I do not want to give you a page summary on the definition. to make it very simple some states allow you to do your own plumbing or electrical in your own home. All inspections require at least a roughin inspection(before insullation and dry wall) and a final inspection after all work is completed.These inspections would be the same if a contractor or a home owner has done the work. If you call the local inspection office and ask what a rough in inspection requires. In my opinion it would be all piping waste and drain lines, and water piping hot and cold stubbed out of the wall and or floors.
If he is a liscensed contractor and he refuses to do the work report him to his board that he must apply to.

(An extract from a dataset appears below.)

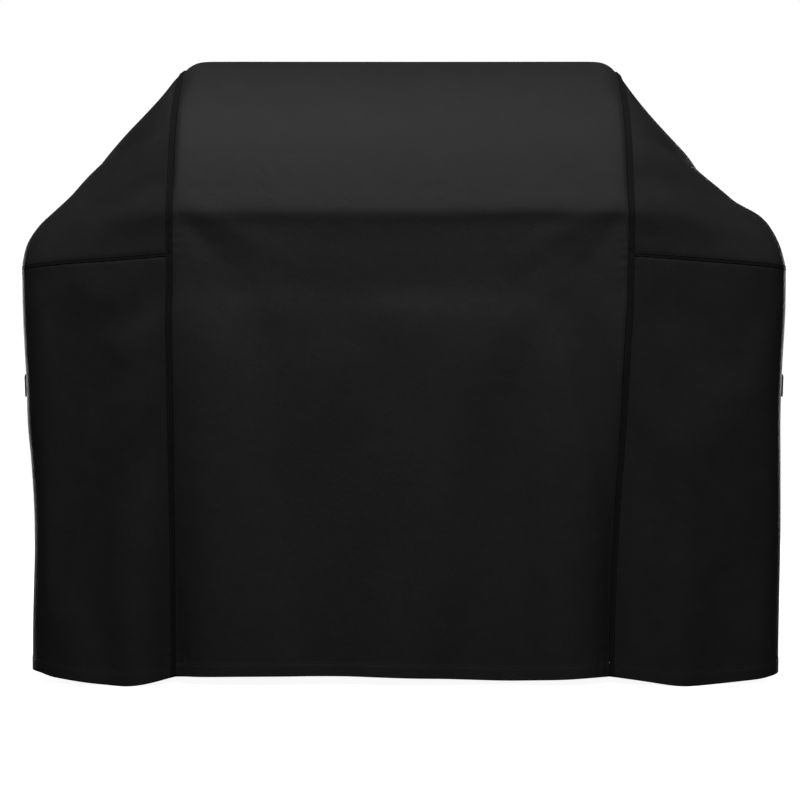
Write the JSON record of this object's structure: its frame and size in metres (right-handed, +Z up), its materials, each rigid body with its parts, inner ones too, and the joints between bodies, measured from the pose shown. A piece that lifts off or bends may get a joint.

By the way small claims court would allow you to collect all court fees.
simple and sweet answer:D

Re: "Roughed-in plumbing" def.?

I Agree with A.Spruce and Ravens53. A rough in ins every thing under the floor and in the walls and it must be inspected before it is concealed. You should be able to conceal the plumbing, Set collars and stops and set the fixtures and trim. Our authority forces us to even have the escutcheons stops and trap adapters on and capped but we don't have to set the closet colar for futures. I don't see any courts letting that guy dance around citing punctuation :eek: If so that is NO COUNT low down and sorry. Of course I've seen some plumbers get away with things that others don't. We have a bunch of good ole boy backslappin going on around here. You can sue or pay the other plumbers or both and I wouldn't want that guy around my house anymore if I were you. From your post it sounds like your contractor is shady too. :mad: You should sue. They both burned you. Drag 'em through court till all the pieces fall off.